Following your advice, I'm going to add a new 1TB disk and make it to spare (I still have a empty slot in bay 0c.00.10, so I will use this slot). Then as you mentioned, I will wait until rebuild is completed.
At this point I just have only two question:
1) After the rebuild is completed, will following line in aggr status disappear? And can I see the remaining progress status of rebuild when it is rebuilding?
data FAILED N/A 847555/1735794176
2) I know that 500GB disk in this aggregate is not a suitable size. But is it functioning for this aggregate? You metioned I should run disk replace command to move the 500GB disk to new 1TB disk, but I don't have empty slot anymore after I add a new 1TB disk to bay 0c.00.10. So can I just keep the 500GB disk in this aggregate?
Anyway at this point I don't want to have any risk, so I will focus on how to let the aggregate keep its health.
You are really giving me big help! Thank you very much!
Yes as you said, actually the the empty slot that I mentioned is inserted a failed hard drive. I think the "data FAILED" in aggregate "bigaggr" is it.
I knew it is broken just because the LED of it turned amber, but I can't see any information of it by "sysconfig -r" command. That's why I said it's a empty slot. As you mentioned, strickly speaking I should said it is failed disk.
Following is the output result of "sysconfig -r" now.
RAID Disk Device HA SHELF BAY CHAN Pool Type RPM Used (MB/blks) Phys (MB/blks) --------- ------ ------------- ---- ---- ---- ----- -------------- -------------- dparity 0c.00.11 0c 0 11 SA:A 0 SATA 7200 847555/1735794176 847884/1736466816 parity 0c.00.9 0c 0 9 SA:A 0 SATA 7200 847555/1735794176 847884/1736466816 data 0c.00.6 0c 0 6 SA:A 0 SATA 7200 847555/1735794176 847884/1736466816 data 0c.00.7 0c 0 7 SA:A 0 SATA 7200 847555/1735794176 847884/1736466816 data FAILED N/A 847555/1735794176 data 0c.00.5 0c 0 5 SA:A 0 SATA 7200 847555/1735794176 847884/1736466816 data 0c.00.0 0c 0 0 SA:A 0 SATA 7200 847555/1735794176 847884/1736466816 data 0c.00.3 0c 0 3 SA:A 0 SATA 7200 423111/866531584 423946/868242816
Pool1 spare disks (empty)
Pool0 spare disks
RAID Disk Device HA SHELF BAY CHAN Pool Type RPM Used (MB/blks) Phys (MB/blks) --------- ------ ------------- ---- ---- ---- ----- -------------- -------------- Spare disks for block or zoned checksum traditional volumes or aggregates spare 0c.00.8 0c 0 8 SA:A 0 SATA 7200 423111/866531584 423946/868242816 ______________________________________________________________________
As you adviced, the next step I'm going to replace the failed hard drive ("empty slot" 0c.00.10) by a 1TB new hard drive, and set the new 1TB hard drive to a spare disk.
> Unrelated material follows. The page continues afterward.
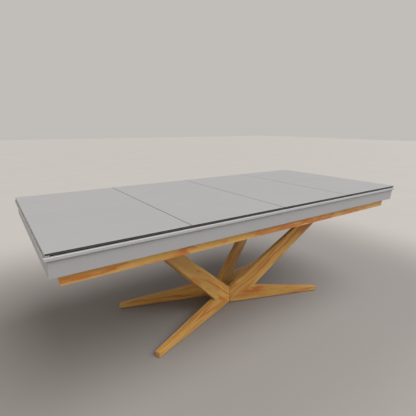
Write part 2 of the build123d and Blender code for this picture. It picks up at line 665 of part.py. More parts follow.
def base():
    tenons, pegs, plates, screws, glides = [], [], [], [], []
    hub = hub_block()
    for name, (sx, sy) in LIMBS.items():
        tongue = tenon(sx, sy)
        limb_arm = arm(sx, sy) - tongue
        limb_foot = foot(sx, sy) - tongue
        for peg in dowels(sx, sy):
            limb_arm -= peg
            limb_foot -= peg
            hub -= peg
            pegs.append(peg)
        plate = plate_plane(sx, sy) * Pos(0, 0, PLATE_THICKNESS / 2)
        plate *= Box(PLATE_LENGTH, PLATE_WIDTH, PLATE_THICKNESS)
        fixings = plate_screws_up(sx, sy) + plate_screws_down(sx, sy)
        for fixing in fixings:
            plate -= fixing
        for fixing in plate_screws_down(sx, sy):
            limb_arm -= fixing
        toe = limb_plane(sx, sy).from_local_coords(Vector(FOOT_REACH - GLIDE_SETBACK, 0, 0))
        glides.append(rod(toe.X, toe.Y, GLIDE_RADIUS, 0, GLIDE_THICKNESS))
        save(f"arm_{name}", limb_arm)
        save(f"foot_{name}", limb_foot)
        tenons.append(tongue)
        plates.append(plate)
        screws += fixings
    save("hub_block", hub)
    save("hub_dowels", *pegs, *tenons)
    save("arm_plates", *plates)
    save("plate_screws", *screws)
    save("foot_glides", *glides)


os.makedirs("parts", exist_ok=True)
dining_leaves()
rail_caps()
sub_rails()
cushions()
pockets()
slate_bed()
bed_bearers()
fasteners()
aprons()
glue_blocks()
oak_frame()
base_bearers()
base()
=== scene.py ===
from math import atan2, cos, pi, radians, sin

import bmesh
import bpy
from bpy.props import FloatProperty, FloatVectorProperty, IntProperty, PointerProperty
from mathutils import Matrix, Vector


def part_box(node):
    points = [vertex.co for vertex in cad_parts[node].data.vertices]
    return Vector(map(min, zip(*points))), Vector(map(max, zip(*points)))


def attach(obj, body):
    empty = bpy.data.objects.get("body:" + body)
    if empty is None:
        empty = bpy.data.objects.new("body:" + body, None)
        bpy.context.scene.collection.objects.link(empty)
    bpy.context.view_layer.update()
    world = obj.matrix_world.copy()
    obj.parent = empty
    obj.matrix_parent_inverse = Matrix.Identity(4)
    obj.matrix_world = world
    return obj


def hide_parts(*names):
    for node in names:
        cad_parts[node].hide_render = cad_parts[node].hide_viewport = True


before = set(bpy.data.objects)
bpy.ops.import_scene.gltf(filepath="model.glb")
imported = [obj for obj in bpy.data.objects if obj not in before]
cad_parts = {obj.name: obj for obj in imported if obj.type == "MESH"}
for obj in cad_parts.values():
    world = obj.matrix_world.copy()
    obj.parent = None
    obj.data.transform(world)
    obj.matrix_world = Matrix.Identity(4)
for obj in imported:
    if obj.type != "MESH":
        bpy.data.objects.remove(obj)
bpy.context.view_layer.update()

bl_info = {
    "name": "Convertible dining and pool table",
    "version": (1, 0, 0),
    "blender": (4, 5, 0),
    "location": "3D View > Sidebar > Table",
    "description": "Dresses the table's frame with its leaves, rails, bed, oak base and hardware",
    "category": "Add Mesh",
}

MM = 0.001
FRONT_REAR = {"front": -1, "rear": 1}
LEFT_RIGHT = {"left": -1, "right": 1}


def from_screen(red, green, blue):
    """A colour given as on a screen, from 0 to 255, as the linear one that a shader takes."""
    linear = []
    for channel in (red, green, blue):
        share = channel / 255
        linear.append(share / 12.92 if share <= 0.04045 else ((share + 0.055) / 1.055) ** 2.4)
    return tuple(linear)


def toned(share, colour):
    """A colour made darker, or lighter where share is over 1."""
    return tuple(share * channel for channel in colour)


# ---- Node trees ----


class Value:
    """A node's output. Python's operators on it add Math nodes to its tree."""

    def __init__(self, tree, socket):
        self.tree = tree
        self.socket = socket

    def output(self, name):
        """Another output of the same node."""
        return Value(self.tree, self.socket.node.outputs[name])

    def __add__(self, other):
        return self.tree.maths("ADD", self, other)

    def __radd__(self, other):
        return self.tree.maths("ADD", other, self)

    def __sub__(self, other):
        return self.tree.maths("SUBTRACT", self, other)

    def __rsub__(self, other):
        return self.tree.maths("SUBTRACT", other, self)

    def __mul__(self, other):
        return self.tree.maths("MULTIPLY", self, other)

    def __rmul__(self, other):
        return self.tree.maths("MULTIPLY", other, self)

    def __truediv__(self, other):
        return self.tree.maths("DIVIDE", self, other)

    def __rtruediv__(self, other):
        return self.tree.maths("DIVIDE", other, self)

    def __pow__(self, other):
        return self.tree.maths("POWER", self, other)


class Tree:
    """Builds a shader or geometry tree."""

    def __init__(self, tree):
        self.tree = tree
        self.tree.nodes.clear()

    def node(self, kind, settings=None, inputs=None, output=0):
        """Adds a node, with its settings first and then its sockets' values and links."""
        made = self.tree.nodes.new(kind)
        for name, value in (settings or {}).items():
            setattr(made, name, value)
        for name, value in (inputs or {}).items():
            for item in value if isinstance(value, list) else [value]:
                if isinstance(item, Value):
                    self.tree.links.new(item.socket, made.inputs[name])
                else:
                    made.inputs[name].default_value = item
        return Value(self, made.outputs[output] if len(made.outputs) else None)

    def maths(self, operation, *values):
        return self.node("ShaderNodeMath", {"operation": operation}, dict(enumerate(values)))

    def mix(self, share, first, second):
        """A colour from first, where share is 0, to second, where it is 1."""
        colours = [c if isinstance(c, Value) else (*c[:3], 1) for c in (first, second)]
        inputs = {0: share, 6: colours[0], 7: colours[1]}
        return self.node("ShaderNodeMix", {"data_type": "RGBA"}, inputs, 2)

    def scaled(self, vector, factors):
        return self.node("ShaderNodeVectorMath", {"operation": "MULTIPLY"}, {0: vector, 1: factors})

    def noise(self, vector, factors, detail=2.0, roughness=0.5):
        """Noise from 0 to 1, with about factors blotches to the metre along each axis."""
        inputs = {"Vector": self.scaled(vector, factors), "Scale": 1.0}
        inputs.update({"Detail": detail, "Roughness": roughness})
        return self.node("ShaderNodeTexNoise", {}, inputs)

    def above(self, value, start, stop):
        """0 below start and 1 above stop, with a soft step between."""
        inputs = {"Value": value, "From Min": start, "From Max": stop}
        return self.node("ShaderNodeMapRange", {"interpolation_type": "SMOOTHSTEP"}, inputs)

    def place(self):
        return self.node("ShaderNodeTexCoord").output("Object")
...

After that, I will look the rebuild started automatically, and confirm that the "data FAILED" disappear from the aggregate (bigaggr). I think keep the aggregate healthy is the most important mission for me now...
I'm really a beginner of NetApp, so if my plan has any problems, if you can notice that to me, it really will be a big help!!
Thank you for your kindly explanation! Very helpful!
You have one spare disk. Spare can be used for smaller disks as well. So what I said before still holds:
physically replaces 500GB spare with 1TB spare
run "disk replace" to swap 500GB disk in bigaggr with 1TB spare. This will leave you with 500GB spare again
physically replace 500GB with one more 1TB disk
This will leave you with one 1TB spare suitable for both aggr0 and bigaggr.
If you have possibility to do so, I'd consider moving content of aggr0 to bigaggr, replacing 500GB disks with 1TB disks and adding them to bigaggr. This would improve space utilization and resiliency and may give slight performance boost.